Monday, October 27, 2014

The Struggle for Virtue (Holy Trinity Publications)

Asceticism can be a scary word to laity. We tend to largely ignore it, and convince ourselves that it is something suitable for priests, sisters, and monks, but certainly not us! That thought process could not be further from the truth. Asceticism is, in fact, the "constant practice of good works." These works consist of love of God, love of neighbor, and any other works that show we are trying to love God and neighbor. All of this information is spelled out in the introduction of the book, The Struggle for Virtue.

The book then goes on to discuss subjects such as pride and humility, Christian love, conscience, and spiritual warfare. I am not bold enough to pick a section that spoke to me more than the others, because it felt like they were all shouting at me, not in a bad way, but in a you can do better in your spiritual life. You can be better. For example, Chapter Seven deals with the distractions of life. This is something that has always been present, and not a new phenomenon that just affects our current generation. Thus, we must work to shield our heart from seeing, hearing, tasting, smelling or feeling anything that will lead us to sin. Easier said than done. I know!
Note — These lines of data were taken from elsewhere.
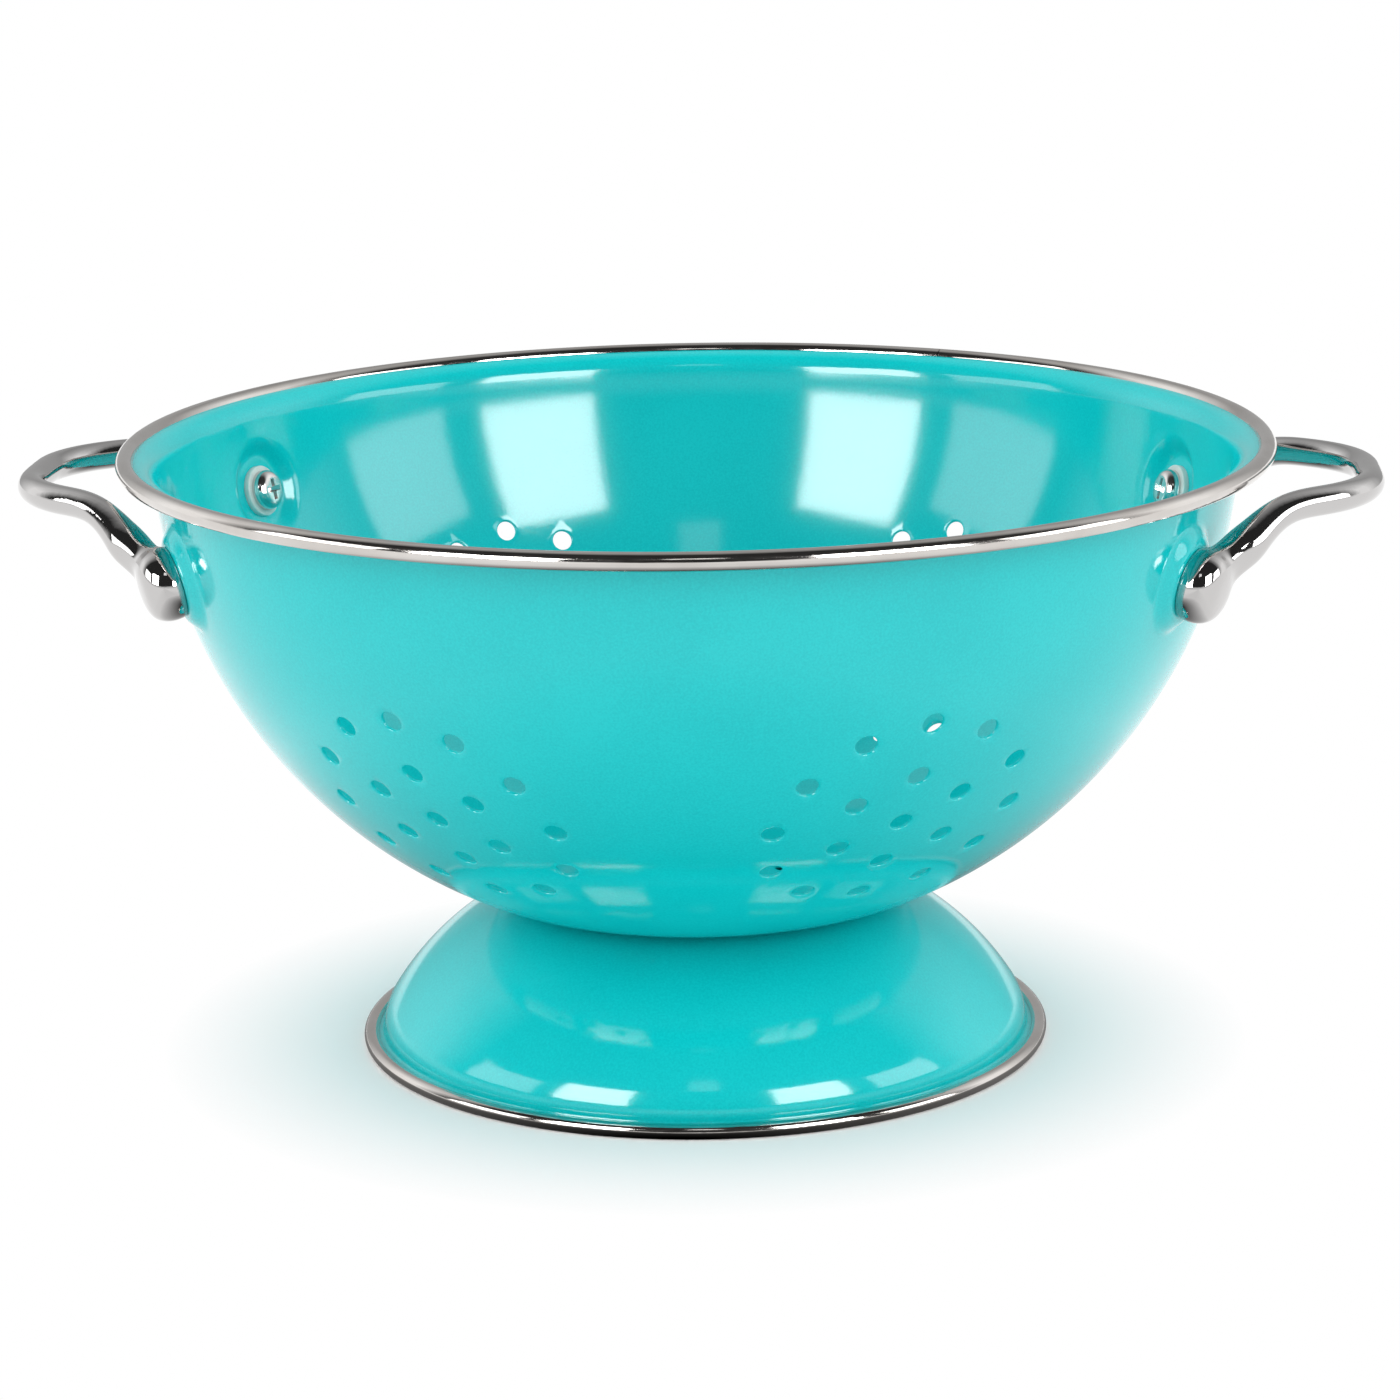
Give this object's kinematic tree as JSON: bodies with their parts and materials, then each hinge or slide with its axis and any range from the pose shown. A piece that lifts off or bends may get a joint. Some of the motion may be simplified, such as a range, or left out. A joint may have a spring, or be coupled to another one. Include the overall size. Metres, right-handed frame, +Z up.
{
  "type": "colander",
  "caption": "Round footed enamel colander with rolled steel edges, drain-hole clusters and cast loop handles screwed on from inside.",
  "frame": {"origin": "centre of the resting face under the foot", "axes": "+Z up out of the bowl's mouth; +X through the right handle; the front is towards -Y"},
  "size_m": [0.3314, 0.28, 0.1509],
  "materials": {
    "enamel": "glossy",
    "edge_steel": "satin",
    "polished_metal": "polished",
    "screw_steel": "polished",
    "washer_plastic": "translucent satin"
  },
  "bodies": {
    "root": {"bowl": "enamel", "bowl_rim_band": "edge_steel", "pedestal": "enamel", "pedestal_rim_band": "edge_steel", "handle_left": "polished_metal", "handle_right": "polished_metal", "screw_left_front": "screw_steel", "screw_left_back": "screw_steel", "screw_right_front": "screw_steel", "screw_right_back": "screw_steel", "washer_left_front": "washer_plastic", "washer_left_back": "washer_plastic", "washer_right_front": "washer_plastic", "washer_right_back": "washer_plastic"}
  },
  "joints": []
}
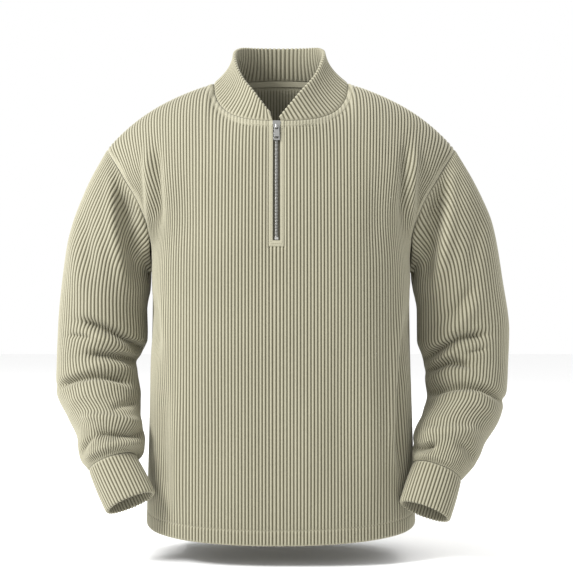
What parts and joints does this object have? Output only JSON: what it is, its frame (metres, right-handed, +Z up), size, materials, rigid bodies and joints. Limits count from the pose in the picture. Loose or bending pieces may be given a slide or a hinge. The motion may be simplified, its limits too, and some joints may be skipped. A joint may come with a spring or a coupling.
{
  "type": "quarter-zip pullover",
  "caption": "Hollow worn form of a long-sleeved rib-knit pullover with a stand collar, a short front zip with a hinged pull tab, ribbed cuffs and open neck, hem and wrists.",
  "frame": {"origin": "midway between the two high points of the shoulders, where the neckline meets the shoulder seams", "axes": "+Z up, -Y to the front of the garment, +X to the right in a view of its front"},
  "size_m": [0.6991, 0.2832, 0.7531],
  "materials": {
    "front_rib_knit": "soft matt rib knit with a short nap",
    "back_rib_knit": "soft matt rib knit with a short nap",
    "sleeve_rib_knit": "soft matt rib knit with a short nap",
    "cuff_rib_knit": "soft matt rib knit, doubled",
    "collar_rib_knit": "soft matt rib knit, doubled",
    "neck_tape_twill": "flat twill tape",
    "zip_tape_cloth": "woven tape",
    "zip_teeth_metal": "grey, slightly aged",
    "zip_slider_metal": "polished nickel",
    "zip_pull_metal": "polished nickel"
  },
  "bodies": {
    "garment": {"front_panel": "front_rib_knit", "back_panel": "back_rib_knit", "sleeve_left": "sleeve_rib_knit", "sleeve_right": "sleeve_rib_knit", "cuff_left": "cuff_rib_knit", "cuff_right": "cuff_rib_knit", "collar": "collar_rib_knit", "neck_tape": "neck_tape_twill", "zip_tape_left": "zip_tape_cloth", "zip_tape_right": "zip_tape_cloth", "zip_chain": "zip_teeth_metal", "zip_stop": "zip_teeth_metal", "zip_slider": "zip_slider_metal"},
    "pull_tab": {"zip_pull": "zip_pull_metal"}
  },
  "joints": [
    {"name": "pull_hinge", "type": "hinge", "parent": "garment", "child": "pull_tab", "pos_m": [-0.006, -0.10252, -0.07616], "axis": [-1, 0, 0], "range_deg": [0, 130]}
  ]
}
Chapter Eight: Resisting Evil and Chapter Nine: Waging Unseen Warfare are both vitally important to your everyday life. Four steps are given by the Holy Fathers, which I will briefly summarize:
  1. Based on your life experience, know your weakness and know that you cannot do any good without God's help.
  2. Ask God to reveal to you your weaknesses.
  3. Fear for yourself and beware of Satan, knowing that you can only wrestle with him with God's help.
  4. When you fall into sin, recognize your weakness and know that God allowed this fall so that you will recognize your weaknesses and rely on Him.
Overall, this was a very fascinating read. It was written in a clear and easily understood manner, but the content required you to read and re-read it, so that you could absorb the message. There was one confusing part in the book, which dealt with the trichotomy of man. I always understood man to be a dichotomy of body and soul, but this book touched on body, soul, and spirit. Perhaps one of these parts is meant to be mind, so that it would be mind, body, and soul. If that is the case, it makes a bit more sense to me. If you are a lay person in the Orthodox Church looking for practical advice on asceticism, this book is for you. Catholics and Protestant denominations could find value in this book as well.